I get a kick out of those of you who do not use the nice ones. Yesterday I put out two very nice clean ones and there was a moment I was thinking they were to nice to use. But I got through it and used them anyway. I still do not use the embroidered one hanging by the bathroom sink though.


----------



## HoneyNut (Mar 7, 2021)

In my current house the oven is closer to the sink than the refrigerator, so my kitchen towel is on the oven door (with a clothes pin to keep it from being accidentally slid off).  The dish towel is also sometimes on the oven door, if it is drying and I plan to reuse it.   I have a couple kitchen towels that have holiday themes, and I get very disappointed with myself if the holiday passes and I forgot to use the towel (oh no, just realized Valentine's Day has passed and I forgot to use that towel!).


----------



## Ruth n Jersey (Mar 10, 2021)

I have two hooks on the side of my cabinet that isn't in direct view where I hang my towels. When you enter my kitchen the first thing you see is the stove and my towels aren't something you would want on display. Bleach stains, ragged edges, a hole or two and Christmas towels I use in August. 
The only thing I can say about them is that I wash them frequently and they are always clean.
When I'm done with a towel its to far gone for the rag bag.
I have a hand towel right under the sink for drying our hands.


----------



## OneEyedDiva (Mar 10, 2021)

I don't like seeing kitchen towels hanging on something that people wind up brushing against (who knows where they've been wearing those clothes). And if they have dogs that jump up or have the run of the kitchen, forget it. I definitely wouldn't dry my dishes with a dish towel that's been hanging and brushed against. I use paper towels most times to dry my hands.  I use dish towels sometimes to dry my hands and have a protruding towel rack to hand them on. I never use dish towels to dry the dishes. When I have to dry the dishes, which most time isn't necessary because they air dry in the dishwasher, I use paper towels. 

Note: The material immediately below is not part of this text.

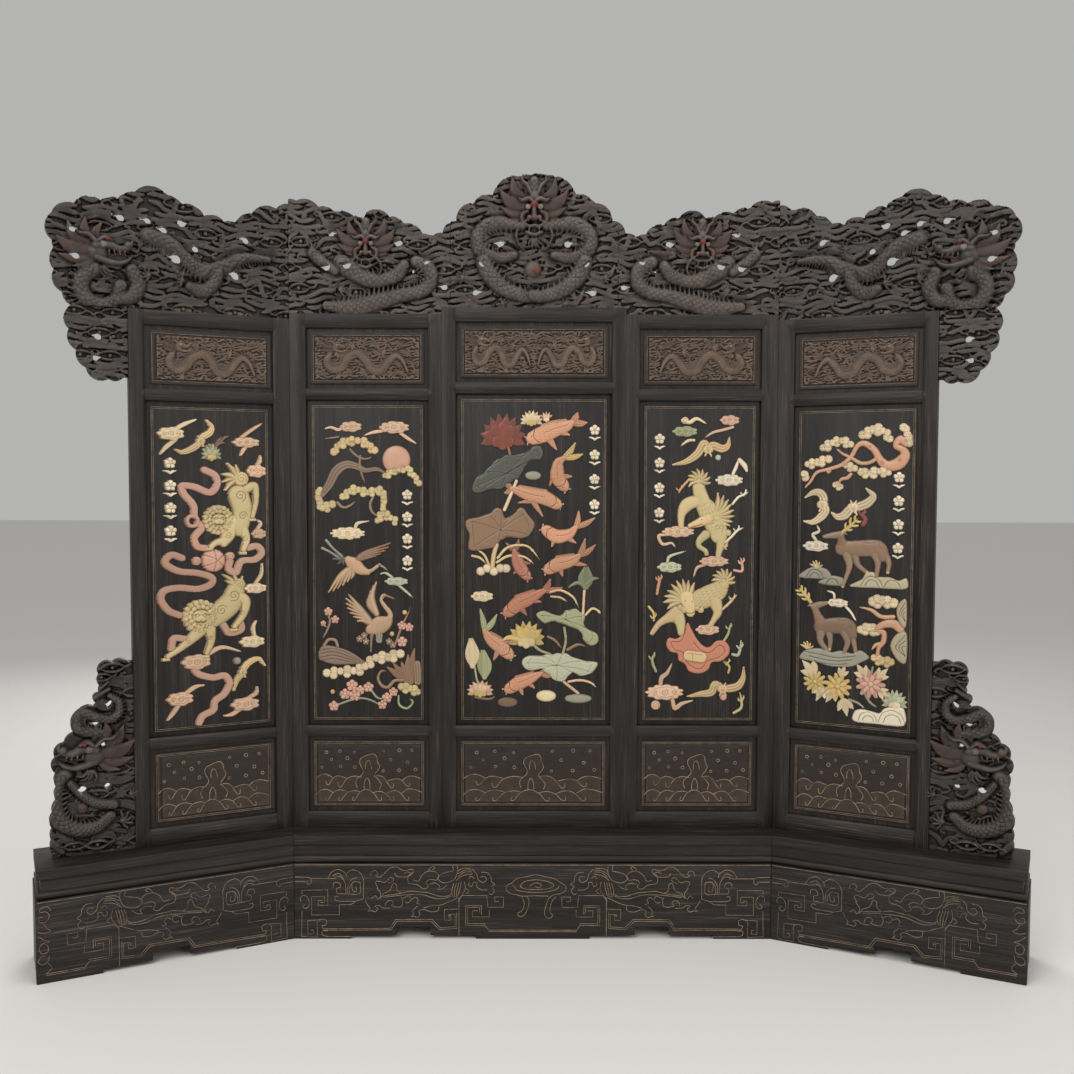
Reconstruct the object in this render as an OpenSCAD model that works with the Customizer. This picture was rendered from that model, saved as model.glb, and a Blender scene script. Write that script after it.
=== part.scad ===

I have some decorative ones. One even had some glitter on it....it was so pretty I had to get it. I had gotten some white and green ones because I have green countertops. Some are getting worn because they were my mother's.  My sister has sets of dish towels and napkins for every holiday.


----------



## katlupe (Mar 12, 2021)

I have two hanging on my oven handle. One is navy blue and one is white. I bought decorative ones with parrots on them but could not bare to  use them so they are in a drawer now. I do not use them to dry my hands though, paper towels for that.


----------



## Gary O' (Mar 12, 2021)

Aunt Bea said:


> I have an assortment of kitchen towels but most of the time I use these inexpensive blue stripe bar mops.


Bar towels

Those are the *BEST*
The very best

Good all around for everything

I learned this early on when I lived in bars
They'd give 'em to me around 2AM
(or I just took them.....can't remember)




Jules said:


> Do you have a dish towel and a hand towel?
> 
> Are they decorative?



My lady makes her own

Decorative, yet functional 

(she made a huge one for me.....I'm 'Mr Sloppy')


----------